The Court will start with the presumption that these laws are valid.


There are two more points that the Court made.  The Court says that the mentally retarded are adequately represented politically.  The Court seems to care about the political dynamic here.  Whether a group has political power in the legislature is a factor for the Court in deciding whether judicial intervention is necessary.  The Court doesn’t claim that the mentally retarded will be able to exercise power by voting or being in the legislature, but there is a sense that people who are not retarded will take care of their “less fortunate” neighbors and fellow citizens.  This is sort of a “paternalistic” attitude: we can count on ordinary citizens and legislators to act with good will concerns mental retardation issues.


The Court also says that if you must subject laws related to mental retardation to higher scrutiny, they claim you’ll have to bring in lots of other classifications.


Does Cleburne tell us when a new form of intermediate scrutiny might arise?


There are certain state areas where more deference is given to the states or other institutions, like in prisons or in a military context.


The whole other part of this case: we know the rational basis test applies, but the law flunks the test?  How come?  Normally, most laws don’t flunk the rational basis test after the New Deal revolution of 1937.  The rational basis test is kind of a way to bend over backwards to support the government.


How did the city try to justify the denial of the permit?  They try to claim that other citizens are afraid of the mentally retarded.  The Court says no way!  You can’t relegate a whole class of people to a certain area just because people don’t like them.  That’s an illegitimate reason under the Equal Protection Clause!  That’s exactly what the Equal Protection Clause is designed to quash!  You have to evaluate both the ends and the relationship of the means to the ends.  But this goal is terrible in itself!  It’s prejudice!

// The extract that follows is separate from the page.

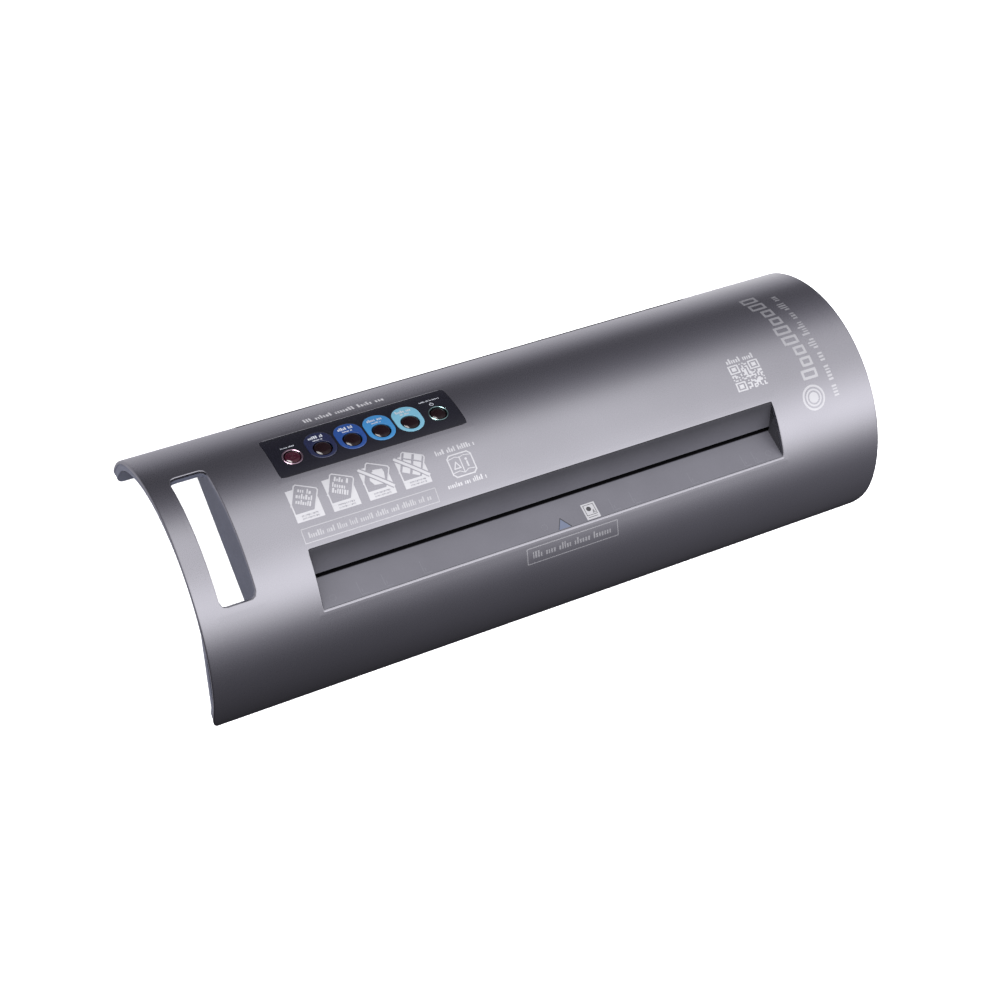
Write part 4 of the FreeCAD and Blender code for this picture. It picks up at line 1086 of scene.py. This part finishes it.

The city’s lawyers said that it was a problem that the home was across from a junior high school and they thought the students would harass the mentally retarded persons.  The Court says that’s not legitimate either!  The school across the street has 30 mentally retarded students itself!  It also smacks of bigotry.  If the junior high kids are mean, that’s ill will, and the government can’t discriminate on the basis of the ill will of its own citizens.  Imagine if we were talking about race instead of mental retardation!  If one group is really mean to another, you have to crack down on the mean people!


The city’s lawyers said that the home was on a floodplain, and they were concerned about the residents in the case of a flood.  It was a 500 year floodplain.  That means the statistical chance is that a flood will tend to occur once every 500 years!  That’s a very slim explanation.  Very, very slim.  Is this an invalid justification under the rational basis test?  Not really; it’s valid, but it’s not rationally related.  The floodplain argument, as silly as it is, flunks for a different reason.  It’s a safety-related reason, not based on hatred or irrational prejudice in the way the first two are.  If the goal is remotely legitimate, why are the means no good?  The means are no good because the ordinance at issue allows nursing homes, convalescent homes, hospitals, and so on at the same location.  The city supposedly thinks that old people or sick people would have no problem getting away from a flood while the mentally retarded would.  The Court says that to differentiate between the retarded and other folks who suffer from the same sorts of conditions, it is irrational!


The last point that the city made was to say that they were worried about how many people live in one house.  The Court said that you could have an across-the-board rule, or zone for single-family dwellings.  But instead, this city allows stuff like fraternities and sororities, so it’s obviously not concerned about just the numbers of people.